Monday, December 22, 2008

Open source OCR on Mac OS X: tesseract

I am looking for a optical character recognition solution and I've checked out OCRopus, but the early alpha stages it's in make it very hard to compile. OCRopus lists tesseract as a dependancy so I've compiled and ran tesseract on a couple of scanned pages.

The results are impressive (see below the results of running it on a page from a Cisco manual).

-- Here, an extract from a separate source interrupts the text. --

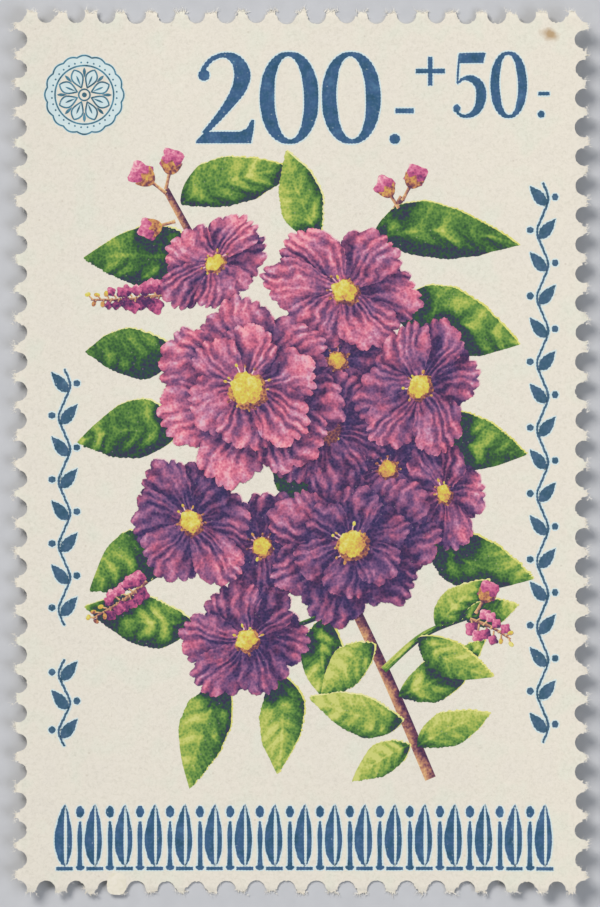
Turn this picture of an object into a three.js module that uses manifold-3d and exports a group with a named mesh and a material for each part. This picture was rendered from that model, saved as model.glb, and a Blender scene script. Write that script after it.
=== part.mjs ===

Chapter 24 • Mixed-Media Bridging

ending delimiter, which follows the data field) are treated differently depende
ing on the bridge manufacturer Some bridge manufacturers simply ignore the
bits. Others have the bridge set the C bit (to indicate that the frame has been
copied) but not the A bit (which indicates that the destination station recog-
nizes die address). Ln the former case, a Token Ring source node determines
whether the frame it sent has become lost. Proponents of this approach sug~
gest that reliability mechanisms, such as the tracking of lost frames [..]

3 comments:

Adam Logan said...

Tried my hand at this... Uber fail. I don't have much experience with terminal, so this is way out of my capabilities atm. Very cool thing to be able to do though.

diciu said...

I've created a very simple GUI on top of tesseract.

If you want to experiment with tesseract, this should make things easier.

Adam Logan said...

Thanks diciu, I'll give it another go sometimes installing Tesseract. I am just going to need to meet up with a linux guru or something and get some tutoring =/.